DATA
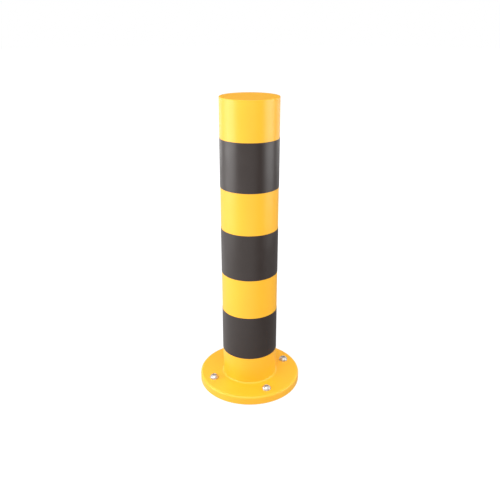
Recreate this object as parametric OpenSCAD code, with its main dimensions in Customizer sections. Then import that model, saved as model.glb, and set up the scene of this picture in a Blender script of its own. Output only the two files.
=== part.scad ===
// Steel safety bollard: a round post with a welded lid and base plate, black film bands and fixings.
// Millimetres. +Z is up. The origin is the centre of the base plate's underside.

/* [Post] */
// Outside diameter of the steel tube
post_d = 114.3; // [101.6:0.1:127]
// Wall thickness of the steel tube
post_wall = 3.6; // [2.9:0.1:5]
// Height from the ground to the top of the lid
overall_h = 607; // [590:1:1000]

/* [Base plate] */
// Diameter of the round base plate
plate_d = 215; // [205:1:260]
// Thickness of the base plate
plate_t = 18; // [12:1:25]
// Radius of the base plate's top edge
plate_edge_r = 5; // [1:0.5:6]
// Diameter of the drain hole under the post
drain_d = 50; // [20:1:80]
// Leg of the fillet weld round the foot of the post
weld_leg = 4; // [3:0.5:10]

/* [Lid] */
// Thickness of the lid welded on the tube's end
lid_t = 5; // [4:0.5:10]
// Radius of the lid's top edge
lid_edge_r = 1; // [0.5:0.1:1.5]

/* [Black bands] */
// Number of black bands
band_count = 3; // [1:1:3]
// Height of each black band
band_h = 95; // [50:1:105]
// Height of the yellow gap between black bands
band_gap = 84; // [40:1:100]
// Height of yellow above the top band
band_top_gap = 76; // [20:1:100]
// Thickness of the film
band_t = 0.4; // [0.2:0.1:1]
// Length over which the end of the film laps over its start
lap_l = 14; // [5:1:40]

/* [Fixings] */
// Number of fixings
fixing_count = 4; // [3:1:6]
// Diameter of the circle on which the fixings lie
fixing_pcd = 168; // [156:1:186]
// Diameter of the holes in the base plate
plate_hole_d = 14; // [13.5:0.5:16]
// Diameter of the sleeve nut's domed head
head_d = 17.5; // [17:0.5:20]
// Height of the sleeve nut's domed head
head_h = 5.5; // [5:0.5:8]
// Diameter of the sleeve nut's barrel
barrel_d = 13; // [12.5:0.1:13.4]
// Diameter of the tapped bore in the barrel, for an M10 stud
tapping_d = 8.5; // [8:0.1:9]

/* [Hidden] */
$fn = 96;
eps = 0.01;
post_r = post_d / 2;
bore_r = post_r - post_wall;
tube_l = overall_h - plate_t - lid_t;

weld_toe = 0.4;
weld_land = 1.1;
groove = post_wall - weld_land;

lap_centre_angle = 90;

first_fixing_angle = 45;
washer_d = head_d + 1;
washer_bore_d = 13.6;
washer_t = 1.6;
head_rim_h = 1.2;
head_flat_r = 4.5;
socket_af = 6;
socket_depth = 3.2;
barrel_recess = 1;
thread_depth = plate_t - 3;
thread_lead_in = 1;

band_names = [for (i = [1:band_count]) str("black_band_", i)];
washer_names = [for (i = [1:fixing_count]) str("fixing_washer_", i)];
nut_names = [for (i = [1:fixing_count]) str("sleeve_nut_", i)];

// A disc whose top edge is rounded.
module rounded_disc(r, h, edge_r) {
    rotate_extrude() {
        square([r - edge_r, h]);
        square([r, h - edge_r]);
        translate([r - edge_r, h - edge_r])
            intersection() {
                circle(edge_r);
                square(edge_r);
            }
    }
}

module ring(outer_r, inner_r, h) {
    difference() {
        cylinder(r = outer_r, h = h);
        translate([0, 0, -1]) cylinder(r = inner_r, h = h + 2);
    }
}

// Moves to fixing number i, at the height z.
module at_fixing(i, z) {
    rotate([0, 0, first_fixing_angle + (i - 1) * 360 / fixing_count])
        translate([fixing_pcd / 2, 0, z])
            children();
}

module base_plate() {
    color("gold")
        difference() {
            rounded_disc(plate_d / 2, plate_t, plate_edge_r);
            translate([0, 0, -1]) cylinder(d = drain_d, h = plate_t + 2);
            for (i = [1:fixing_count])
                at_fixing(i, -1) cylinder(d = plate_hole_d, h = plate_t + 2);
        }
}

// A hollow-faced fillet weld in the corner between the post and the plate.
module base_weld() {
    face_r = weld_leg;
    face_centre = weld_leg + weld_toe;
    color("gold")
        translate([0, 0, plate_t])
            rotate_extrude()
                translate([post_r, 0])
                    difference() {
                        square(weld_leg);
                        translate([face_centre, face_centre]) circle(face_r);
                    }
}

// The tube's upper end is bevelled on the outside, as half of the groove for the lid's weld.
module post_tube() {
    color("gold")
        translate([0, 0, plate_t])
            rotate_extrude()
                polygon([
                    [bore_r, 0],
                    [post_r, 0],
                    [post_r, tube_l - groove],
                    [post_r - groove, tube_l],
                    [bore_r, tube_l]
                ]);
}

// The weld fills the groove between the tube and the lid and is dressed flush with them.
module lid_weld() {
    color("gold")
        translate([0, 0, overall_h - lid_t])
            rotate_extrude()
                polygon([
                    [post_r, -groove],
                    [post_r, groove],
                    [post_r - groove, 0]
                ]);
}

module lid_plate() {
    color("gold")
        translate([0, 0, overall_h - lid_t])
            intersection() {
                rounded_disc(post_r, lid_t, lid_edge_r);
                cylinder(r1 = post_r - groove, r2 = post_r - groove + lid_t, h = lid_t);
            }
}

// One turn of self-adhesive film round the tube. Band 1 is the highest.
module black_band(i) {
    z = overall_h - band_top_gap - i * band_h - (i - 1) * band_gap;
    lap_angle = lap_l / (post_r + band_t) * 180 / PI;
    color("dimgray")
        translate([0, 0, z]) {
            ring(post_r + band_t, post_r, band_h);
            rotate([0, 0, lap_centre_angle - lap_angle / 2])
                rotate_extrude(angle = lap_angle)
                    translate([post_r + band_t / 2, 0])
                        square([1.5 * band_t, band_h]);
        }
}

module fixing_washer(i) {
    color("silver")
        at_fixing(i, plate_t)
            ring(washer_d / 2, washer_bore_d / 2, washer_t);
}

// The head is a slice of a sphere that passes through the top of its rim and the edge of its flat crown.
module domed_head() {
    head_r = head_d / 2;
    centre_z = (pow(head_r, 2) - pow(head_flat_r, 2) + pow(head_rim_h, 2) - pow(head_h, 2))
        / (2 * (head_rim_h - head_h));
    dome_r = sqrt(pow(head_r, 2) + pow(head_rim_h - centre_z, 2));
    intersection() {
        cylinder(d = head_d, h = head_h);
        translate([0, 0, centre_z]) sphere(r = dome_r);
    }
}

// A domed nut whose tapped barrel hangs in the plate's hole and takes a stud from below.
module sleeve_nut(i) {
    barrel_l = plate_t + washer_t - barrel_recess;
    color("silver")
        at_fixing(i, plate_t + washer_t)
            difference() {
                union() {
                    domed_head();
                    translate([0, 0, -barrel_l]) cylinder(d = barrel_d, h = barrel_l + eps);
                }
                translate([0, 0, head_h - socket_depth])
                    cylinder(d = socket_af / cos(30), h = socket_depth + 1, $fn = 6);
                translate([0, 0, -barrel_l - 1])
                    cylinder(d = tapping_d, h = thread_depth + 1);
                translate([0, 0, -barrel_l - eps])
                    cylinder(
                        d1 = tapping_d + 2 * thread_lead_in,
                        d2 = tapping_d,
                        h = thread_lead_in + eps
                    );
            }
}

base_plate();
base_weld();
post_tube();
lid_weld();
lid_plate();
for (i = [1:band_count])
    black_band(i);
for (i = [1:fixing_count])
    fixing_washer(i);
for (i = [1:fixing_count])
    sleeve_nut(i);
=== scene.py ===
import math

import bpy
import bmesh
from mathutils import Matrix, Vector, noise


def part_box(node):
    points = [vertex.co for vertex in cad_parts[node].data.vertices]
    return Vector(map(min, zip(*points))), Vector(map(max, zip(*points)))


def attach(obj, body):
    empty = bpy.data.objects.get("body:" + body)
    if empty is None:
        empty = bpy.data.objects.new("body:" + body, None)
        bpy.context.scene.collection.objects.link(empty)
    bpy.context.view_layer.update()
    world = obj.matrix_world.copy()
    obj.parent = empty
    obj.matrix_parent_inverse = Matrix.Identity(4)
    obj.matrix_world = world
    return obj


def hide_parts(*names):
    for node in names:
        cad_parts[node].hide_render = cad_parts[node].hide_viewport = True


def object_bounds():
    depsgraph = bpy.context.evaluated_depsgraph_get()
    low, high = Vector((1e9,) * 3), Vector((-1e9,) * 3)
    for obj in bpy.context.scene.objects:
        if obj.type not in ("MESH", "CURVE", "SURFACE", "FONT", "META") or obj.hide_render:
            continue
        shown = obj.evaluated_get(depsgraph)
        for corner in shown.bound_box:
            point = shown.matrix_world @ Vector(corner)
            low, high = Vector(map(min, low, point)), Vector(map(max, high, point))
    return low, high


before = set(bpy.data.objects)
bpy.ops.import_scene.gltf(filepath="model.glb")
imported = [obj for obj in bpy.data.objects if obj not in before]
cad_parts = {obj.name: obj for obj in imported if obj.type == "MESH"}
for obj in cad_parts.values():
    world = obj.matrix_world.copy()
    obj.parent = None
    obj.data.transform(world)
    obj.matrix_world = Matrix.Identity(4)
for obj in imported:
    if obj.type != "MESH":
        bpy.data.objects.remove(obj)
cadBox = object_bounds()
mm = 0.001
creaseAngle = 35      # degrees; a corner that turns by more stays crisp
roundSegments = 256   # sides of a large turned piece

cameraView = {
    "azimuth": 20.2,      # degrees round the post, 0 looks along +Y
    "distance": 1.1044,   # metres from the post's axis
    "height": 0.7479,     # metres above the ground
    "tilt": 22.04,        # degrees below the horizon
    "turn": -0.043,       # degrees off the post's axis
    "lens": 42.07,
    "sensor": 36,
}


def direction(azimuth, elevation):
    # from the post outwards; azimuth 0 is in front of it, on -Y
    around, up = math.radians(azimuth), math.radians(elevation)
    return Vector((math.sin(around) * math.cos(up), -math.cos(around) * math.cos(up), math.sin(up)))


def addObject(name, data):
    thing = bpy.data.objects.new(name, data)
    bpy.context.scene.collection.objects.link(thing)
    return thing


def makeCamera(view):
    data = bpy.data.cameras.new("camera")
    data.lens = view["lens"]
    data.sensor_width = view["sensor"]
    camera = addObject("camera", data)
    camera.location = direction(view["azimuth"], 0) * view["distance"]
    camera.location.z = view["height"]
    camera.rotation_euler = (
        math.radians(90 - view["tilt"]),
        0,
        math.radians(view["azimuth"] + view["turn"]),
    )
    bpy.context.scene.camera = camera


makeCamera(cameraView)
print("camera placed")


def roundCorners(corners, steps):
    # corners are (radius, height, fillet); each fillet becomes an arc
    outline = []
    for i, (r, z, fillet) in enumerate(corners):
        here = Vector((r, z))
        if fillet == 0:
            outline.append(here)
            continue
        back = (Vector(corners[i - 1][:2]) - here).normalized()
        ahead = (Vector(corners[(i + 1) % len(corners)][:2]) - here).normalized()
        halfAngle = back.angle(ahead) / 2
        centre = here + (back + ahead).normalized() * fillet / math.sin(halfAngle)
        reach = fillet / math.tan(halfAngle)
        first = here + back * reach - centre
        last = here + ahead * reach - centre
        sweep = first.angle_signed(last)
        for step in range(steps + 1):
            turned = first.copy()
            turned.rotate(Matrix.Rotation(-sweep * step / steps, 2))
            outline.append(centre + turned)
    return outline


def fullTurn(count):
    return [2 * math.pi * i / count for i in range(count)]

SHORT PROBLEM
Transcribe nothing but the lines from the line with "base_plate();" through the line with "imported = [obj", reproducing each exactly.

RESULT FOR THIS TASK
base_plate();
base_weld();
post_tube();
lid_weld();
lid_plate();
for (i = [1:band_count])
    black_band(i);
for (i = [1:fixing_count])
    fixing_washer(i);
for (i = [1:fixing_count])
    sleeve_nut(i);
=== scene.py ===
import math

import bpy
import bmesh
from mathutils import Matrix, Vector, noise


def part_box(node):
    points = [vertex.co for vertex in cad_parts[node].data.vertices]
    return Vector(map(min, zip(*points))), Vector(map(max, zip(*points)))


def attach(obj, body):
    empty = bpy.data.objects.get("body:" + body)
    if empty is None:
        empty = bpy.data.objects.new("body:" + body, None)
        bpy.context.scene.collection.objects.link(empty)
    bpy.context.view_layer.update()
    world = obj.matrix_world.copy()
    obj.parent = empty
    obj.matrix_parent_inverse = Matrix.Identity(4)
    obj.matrix_world = world
    return obj


def hide_parts(*names):
    for node in names:
        cad_parts[node].hide_render = cad_parts[node].hide_viewport = True


def object_bounds():
    depsgraph = bpy.context.evaluated_depsgraph_get()
    low, high = Vector((1e9,) * 3), Vector((-1e9,) * 3)
    for obj in bpy.context.scene.objects:
        if obj.type not in ("MESH", "CURVE", "SURFACE", "FONT", "META") or obj.hide_render:
            continue
        shown = obj.evaluated_get(depsgraph)
        for corner in shown.bound_box:
            point = shown.matrix_world @ Vector(corner)
            low, high = Vector(map(min, low, point)), Vector(map(max, high, point))
    return low, high


before = set(bpy.data.objects)
bpy.ops.import_scene.gltf(filepath="model.glb")
imported = [obj for obj in bpy.data.objects if obj not in before]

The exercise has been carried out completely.